Raw records:
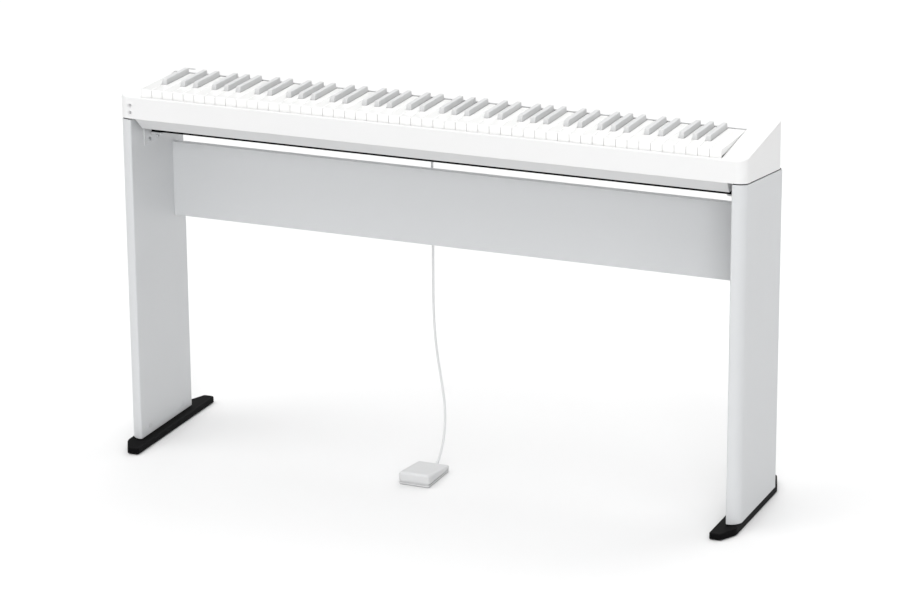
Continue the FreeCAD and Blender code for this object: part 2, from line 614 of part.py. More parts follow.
def keyboard():
    table = key_table()
    sharps = [x for note, octave, x in table if note in SHARP_OFFSET]
    groups = {}
    for note, octave, x in table:
        kind = "sharps" if note in SHARP_OFFSET else "naturals"
        shape = sharp_key(x) if note in SHARP_OFFSET else natural_key(x, sharps)
        if octave == SINGLE_OCTAVE:
            write("key_" + note + str(octave), shape)
            continue
        # the top C has no octave of its own
        group = (kind, min(octave, 7))
        groups.setdefault(group, []).append(shape)
    for (kind, octave), shapes in groups.items():
        write("keys_" + kind + "_" + str(octave), joined(shapes))


# ---------------------------------------------------------------- foot switch and cord

def pedal_plan(z0, z1, inset=0.0):
    """The foot switch's plan, with round front corners, from z0 to z1."""
    x0, x1 = PEDAL_X0 + inset, PEDAL_X1 - inset
    y0, y1 = PEDAL_Y0 + inset, PEDAL_Y1 - inset
    front_r = max(PEDAL_FRONT_R - inset, PEDAL_LEAST_R)
    rear_r = max(PEDAL_REAR_R - inset, PEDAL_LEAST_R)
    return round_uprights(box(x0, x1, y0, y1, z0, z1), [
        (x0, y0, front_r), (x1, y0, front_r), (x0, y1, rear_r), (x1, y1, rear_r),
    ])


def pedal_wedge(drop, skirt_front, skirt_rear):
    """The lid's side outline, its top lowered by drop, with the round nose."""
    nose = V(0, PEDAL_Y0 + drop, PEDAL_FRONT_TOP - drop)
    outline = [
        (nose.y, skirt_front), (PEDAL_Y1 - drop, skirt_rear),
        (PEDAL_Y1 - drop, PEDAL_REAR_TOP - drop), (nose.y, nose.z),
    ]
    wedge = yz_prism(outline, PEDAL_X0 + drop, PEDAL_X1 - drop)
    for edge in wedge.Edges:
        if all(math.hypot(v.Y - nose.y, v.Z - nose.z) < 0.01 for v in edge.Vertexes):
            wedge = wedge.makeFillet(PEDAL_NOSE_R - drop, [edge])
            break
    return wedge.common(pedal_plan(-1.0, PEDAL_FRONT_TOP + 1.0, drop))


def pedal_cap():
    """The lid that the foot presses: hinged at the rear, open below."""
    cap = pedal_wedge(0.0, PEDAL_SKIRT_FRONT, PEDAL_SKIRT_REAR)
    cap = cap.cut(pedal_wedge(PEDAL_WALL, 0.0, 0.0))
    cap = cap.cut(rod(PEDAL_X0, PIN_Y, PIN_Z, PIN_R + PIN_FIT, PEDAL_X1 - PEDAL_X0, V(1, 0, 0)))
    # an open notch where the boot comes out
    return cap.cut(box(
        BOOT_X - NOTCH_HALF, BOOT_X + NOTCH_HALF, PEDAL_Y1 - 2 * PEDAL_WALL, PEDAL_Y1, 0.0, NOTCH_TOP))


def pedal_rim(inset, rear):
    """The upstanding part of the base, as a solid block drawn in by inset."""
    y0, y1 = PEDAL_Y0 + inset, rear
    side = [(y0, PEDAL_PLATE), (y1, PEDAL_PLATE), (y1, PEDAL_RIM_REAR), (y0, PEDAL_RIM_FRONT)]
    block = yz_prism(side, PEDAL_X0, PEDAL_X1)
    return block.common(pedal_plan(PEDAL_PLATE, PEDAL_FRONT_TOP, inset))


def pedal_base():
    inset = PEDAL_WALL + PEDAL_RIM_GAP
    rim_rear = PIN_Y - LUG_FRONT
    rim = pedal_rim(inset, rim_rear)
    tub = pedal_plan(PEDAL_PLATE, PEDAL_FRONT_TOP, inset + PEDAL_RIM_T)
    tub = tub.common(box(PEDAL_X0, PEDAL_X1, PEDAL_Y0, rim_rear - PEDAL_RIM_T, PEDAL_PLATE, PEDAL_FRONT_TOP))
    body = pedal_plan(PEDAL_SOLE, PEDAL_PLATE).fuse(rim.cut(tub))
    for x0 in (PEDAL_X0 + inset, PEDAL_X1 - inset - LUG_W):
        lug = box(x0, x0 + LUG_W, rim_rear, PIN_Y + LUG_REAR, PEDAL_PLATE, PIN_Z)
        lug = lug.fuse(rod(x0, PIN_Y, PIN_Z, LUG_R, LUG_W, V(1, 0, 0)))
        body = body.fuse(lug)
    clamp_x0, clamp_x1 = BOOT_X - CLAMP_HALF, BOOT_X + CLAMP_HALF
    clamp = box(clamp_x0, clamp_x1, rim_rear, PEDAL_Y1 - inset, PEDAL_PLATE, PEDAL_RIM_REAR)
    body = body.fuse(clamp).removeSplitter()
    pin = rod(PEDAL_X0, PIN_Y, PIN_Z, PIN_R, PEDAL_X1 - PEDAL_X0, V(1, 0, 0))
    return body.cut(pin).cut(pedal_boot())


def pedal_boot():
    """Rubber strain relief that points back and up, tapering to the cord."""
    tilt = math.radians(BOOT_TILT)
    along = V(0, math.cos(tilt), math.sin(tilt))
    mouth = V(BOOT_X, PEDAL_Y1, BOOT_Z)
    root = Part.makeCylinder(BOOT_ROOT_R, BOOT_ROOT_L, mouth - along * BOOT_ROOT_L, along)
    cone = Part.makeCone(BOOT_R0, CORD_D / 2.0 + SLEEVE_WALL, BOOT_L, mouth, along)
    return root.fuse(cone).removeSplitter()


def pedal_spring():
    """Compression spring under the front of the lid, as the closed tube that its coil fills."""
    x = (PEDAL_X0 + PEDAL_X1) / 2.0
    tube = rod(x, SPRING_Y, PEDAL_PLATE, SPRING_R, SPRING_L, V(0, 0, 1))
    return tube.cut(rod(x, SPRING_Y, PEDAL_PLATE, SPRING_BORE_R, SPRING_L, V(0, 0, 1)))


def pedal_plug():
    """Right-angle plug: pin in the rear socket, body, and a short relief downwards."""
    x = PEDAL_JACK_X
    body = box(x - PLUG_HALF, x + PLUG_HALF, REAR_Y + PLUG_GAP, REAR_Y + PLUG_OUT, PLUG_Z0, PLUG_Z1)
    uprights = [edge for edge in body.Edges if abs(edge.Vertexes[0].Z - edge.Vertexes[1].Z) > 1.0]
    body = body.makeFillet(PLUG_R, uprights)
    pin = rod(x, REAR_Y - PLUG_PIN_IN, JACK_Z, PLUG_PIN_R, PLUG_PIN_IN + PLUG_OUT / 2.0, V(0, 1, 0))
    start = V(*CORD_ROUTE[0])
    relief = Part.makeCone(CORD_D / 2.0 + SLEEVE_WALL, RELIEF_R, PLUG_Z0 - start.z, start, V(0, 0, 1))
    return body.fuse(pin).fuse(relief).removeSplitter()


def cord_path(points):
    """Straight runs joined by tangent arcs; each arc is as large as its two runs allow."""
    route = [V(*point) for point in points]
    pieces = []
    radii = []
    length = 0.0
    begin = route[0]
    for before, corner, after in zip(route, route[1:], route[2:]):
        towards = (before - corner).normalize()
        away = (after - corner).normalize()
        turn = math.pi - towards.getAngle(away)
        run = min((before - corner).Length, (after - corner).Length)
        cut_back = 0.45 * run
        radius = cut_back / math.tan(turn / 2.0)
        radii.append(radius)
        enter = corner + towards * cut_back
        leave = corner + away * cut_back
        bisector = (towards + away).normalize()
        centre = corner + bisector * (radius / math.cos(turn / 2.0))
        middle = centre - bisector * radius
        pieces.append(Part.LineSegment(begin, enter).toShape())
        pieces.append(Part.Arc(enter, middle, leave).toShape())
        length += (enter - begin).Length + radius * turn
        begin = leave
    pieces.append(Part.LineSegment(begin, route[-1]).toShape())
    length += (route[-1] - begin).Length
    return Part.Wire(pieces), radii, length


def pedal_cord():
    path, radii, length = cord_path(CORD_ROUTE)
    start = V(*CORD_ROUTE[0])
    heading = V(*CORD_ROUTE[1]) - start
    ring = Part.Wire(Part.Circle(start, heading, CORD_D / 2.0).toShape())
    tube = path.makePipeShell([ring], True, False)
    section = math.pi * CORD_D ** 2 / 4.0
    print("cord radii mm:", [round(radius, 1) for radius in radii])
    print("cord length mm:", round(length, 1), "volume ratio:", round(tube.Volume / (section * length), 4))
    return tube


def foot_switch():
    write("pedal_sole", pedal_plan(0.0, PEDAL_SOLE, inset=SOLE_INSET))
    write("pedal_base", pedal_base())
    write("pedal_cap", pedal_cap())
    pin_l = PEDAL_X1 - PEDAL_X0 - 2 * PIN_SHORT
    write("pedal_pin", rod(PEDAL_X0 + PIN_SHORT, PIN_Y, PIN_Z, PIN_R, pin_l, V(1, 0, 0)))
    write("pedal_spring", pedal_spring())
    write("pedal_boot", pedal_boot())
    write("pedal_cord", pedal_cord())
    write("pedal_plug", pedal_plug())


stand()
piano_case()
keyboard()
foot_switch()
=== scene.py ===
import math
import bpy
import numpy as np
from mathutils import Matrix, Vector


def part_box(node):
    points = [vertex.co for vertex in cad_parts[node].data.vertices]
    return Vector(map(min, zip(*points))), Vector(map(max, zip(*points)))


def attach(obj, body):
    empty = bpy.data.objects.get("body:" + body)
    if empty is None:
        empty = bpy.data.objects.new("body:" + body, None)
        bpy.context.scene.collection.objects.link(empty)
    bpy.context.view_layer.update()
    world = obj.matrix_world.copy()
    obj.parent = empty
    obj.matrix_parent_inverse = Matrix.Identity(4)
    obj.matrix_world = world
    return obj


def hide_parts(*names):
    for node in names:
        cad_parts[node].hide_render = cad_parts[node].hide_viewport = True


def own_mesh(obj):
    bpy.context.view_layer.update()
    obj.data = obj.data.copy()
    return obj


# Digital piano on its stand: the looks of every piece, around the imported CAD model.
# Shapes are worked out in millimetres, in the CAD model's own axes, and put into metres when a mesh is made.

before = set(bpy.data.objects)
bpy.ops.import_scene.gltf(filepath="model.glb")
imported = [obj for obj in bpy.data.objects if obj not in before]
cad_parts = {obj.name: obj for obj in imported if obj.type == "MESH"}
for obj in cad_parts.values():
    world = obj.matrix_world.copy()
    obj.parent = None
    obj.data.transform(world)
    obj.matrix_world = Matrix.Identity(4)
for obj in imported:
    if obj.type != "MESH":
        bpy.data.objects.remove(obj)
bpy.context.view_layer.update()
MM = 0.001
CREASE = math.radians(32.0)
STAND = "stand_and_case"
UP, DOWN, REARWARD, FORWARD = (0, 0, 1), (0, 0, -1), (0, 1, 0), (0, -1, 0)
LEFTWARD, RIGHTWARD = (-1, 0, 0), (1, 0, 0)


def placed(name, data):
    """A new object in the scene that holds the data."""
    made = bpy.data.objects.new(name, data)
    bpy.context.scene.collection.objects.link(made)
    return made


# ---- camera

def place_camera():
    """Camera 6.8 m from the stand, to the player's right and above, looking 18 degrees down."""
    place, lens = (2.67413, -6.23426, 2.56383), 142.864
    yaw, pitch, roll = 0.40436, -0.31457, -0.00748
    ahead = np.array([-math.sin(yaw) * math.cos(pitch), math.cos(yaw) * math.cos(pitch), math.sin(pitch)])
    level = np.array([math.cos(yaw), math.sin(yaw), 0.0])
    upright = np.cross(level, ahead)
    across = math.cos(roll) * level + math.sin(roll) * upright
    upwards = math.cos(roll) * upright - math.sin(roll) * level
    data = bpy.data.cameras.new("camera")
    data.sensor_width = 36.0
    data.lens = lens
    data.clip_end = 100.0
    camera = placed("camera", data)
    turn = Matrix((across.tolist(), upwards.tolist(), (-ahead).tolist())).transposed().to_4x4()
    camera.matrix_world = Matrix.Translation(place) @ turn
    bpy.context.scene.camera = camera


place_camera()


# ---- outlines, rings and solids

def rounded_outline(corners, radii, steps=6, guard=0.3):
    """A closed outline, or one for each level, whose corners are circular arcs that touch both sides.
    An arc's centre lies on its corner's bisector, radius over sin(half the angle) from the corner, and its
    points turn evenly from one touching point to the other. One more stands `guard` outside each end."""
    corner = np.asarray(corners, float)
    radius = np.broadcast_to(np.asarray(radii, float), corner.shape[:-1])[..., None]
    back = np.roll(corner, 1, -2) - corner
    fore = np.roll(corner, -1, -2) - corner
    back /= np.linalg.norm(back, axis=-1, keepdims=True)
    fore /= np.linalg.norm(fore, axis=-1, keepdims=True)
    half = np.arccos(np.clip((back * fore).sum(-1, keepdims=True), -1, 1)) / 2
    reach = radius / np.tan(half)
    middle = back + fore
    middle /= np.linalg.norm(middle, axis=-1, keepdims=True)
    centre = corner + middle * radius / np.sin(half)
    first, last = corner + back * reach - centre, corner + fore * reach - centre
    turn = (np.pi - 2 * half)[..., None, :]
    t = np.linspace(0, 1, steps + 1)[:, None]
    swept = np.sin((1 - t) * turn) * first[..., None, :] + np.sin(t * turn) * last[..., None, :]
    arc = swept / np.sin(turn) + centre[..., None, :]
    before = (corner + back * (reach + guard))[..., None, :]
    after = (corner + fore * (reach + guard))[..., None, :]
    ring = np.concatenate([before, arc, after], axis=-2)
    return ring.reshape(corner.shape[:-2] + (-1, 2))


def box_outline(u, v, radii, steps=6, guard=0.3):
    """A rectangle of the ranges u and v with round corners."""
    return rounded_outline([(u[0], v[0]), (u[1], v[0]), (u[1], v[1]), (u[0], v[1])], radii, steps, guard)


def drawn_in(outline, amount):
    """The outline moved inwards, once for each amount: each point moves along the sum of its two sides'
    inward normals over one plus their dot product, which keeps every side parallel to itself."""
    side = np.roll(outline, -1, 0) - outline
    side /= np.linalg.norm(side, axis=1, keepdims=True)
    normal = np.stack([-side[:, 1], side[:, 0]], 1)
    earlier = np.roll(normal, 1, 0)
    mitre = (normal + earlier) / (1 + (normal * earlier).sum(1))[:, None]
    amount = np.asarray(amount, float)
    amount = amount[:, None] if amount.ndim == 1 else amount
    return outline[None] + mitre[None] * amount[..., None]


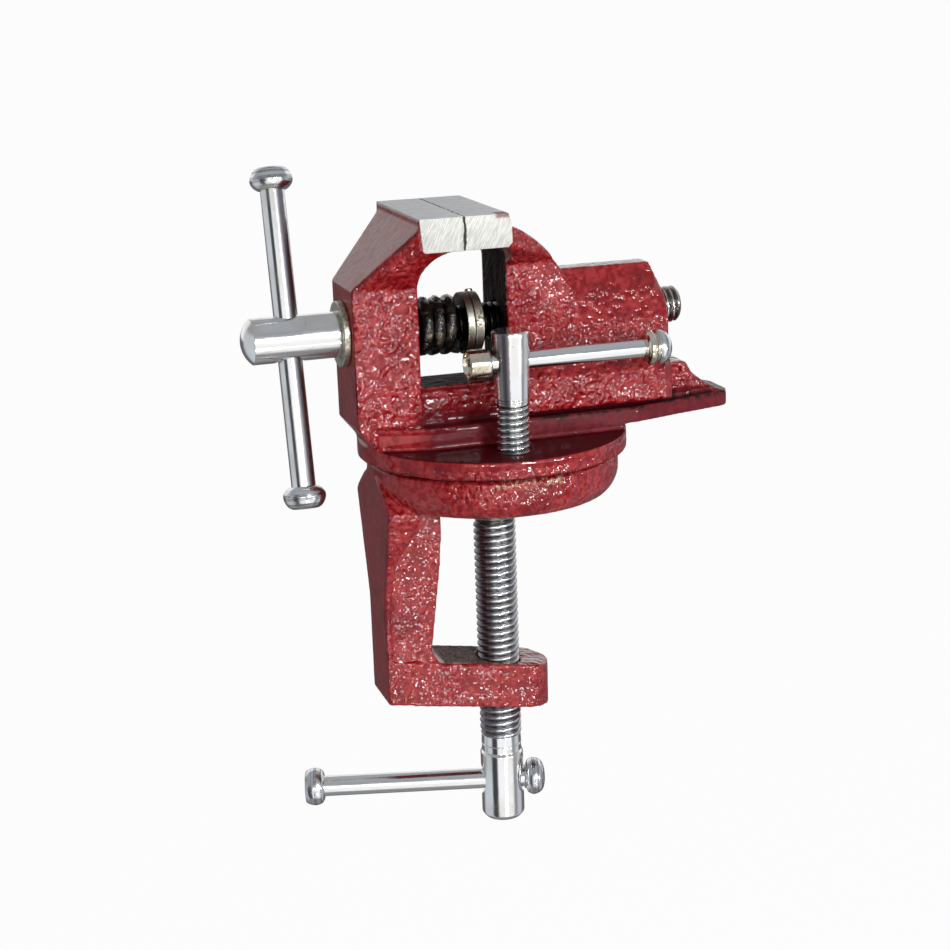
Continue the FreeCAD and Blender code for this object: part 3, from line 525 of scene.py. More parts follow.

• PROBLEM DETAILS:
Copy verbatim the line that contains "pin_l = PEDAL_X1", the line that contains "obj.matrix_world = world", and all lines between them.

• EXERCISE SOLUTION:
    pin_l = PEDAL_X1 - PEDAL_X0 - 2 * PIN_SHORT
    write("pedal_pin", rod(PEDAL_X0 + PIN_SHORT, PIN_Y, PIN_Z, PIN_R, pin_l, V(1, 0, 0)))
    write("pedal_spring", pedal_spring())
    write("pedal_boot", pedal_boot())
    write("pedal_cord", pedal_cord())
    write("pedal_plug", pedal_plug())


stand()
piano_case()
keyboard()
foot_switch()
=== scene.py ===
import math
import bpy
import numpy as np
from mathutils import Matrix, Vector


def part_box(node):
    points = [vertex.co for vertex in cad_parts[node].data.vertices]
    return Vector(map(min, zip(*points))), Vector(map(max, zip(*points)))


def attach(obj, body):
    empty = bpy.data.objects.get("body:" + body)
    if empty is None:
        empty = bpy.data.objects.new("body:" + body, None)
        bpy.context.scene.collection.objects.link(empty)
    bpy.context.view_layer.update()
    world = obj.matrix_world.copy()
    obj.parent = empty
    obj.matrix_parent_inverse = Matrix.Identity(4)
    obj.matrix_world = world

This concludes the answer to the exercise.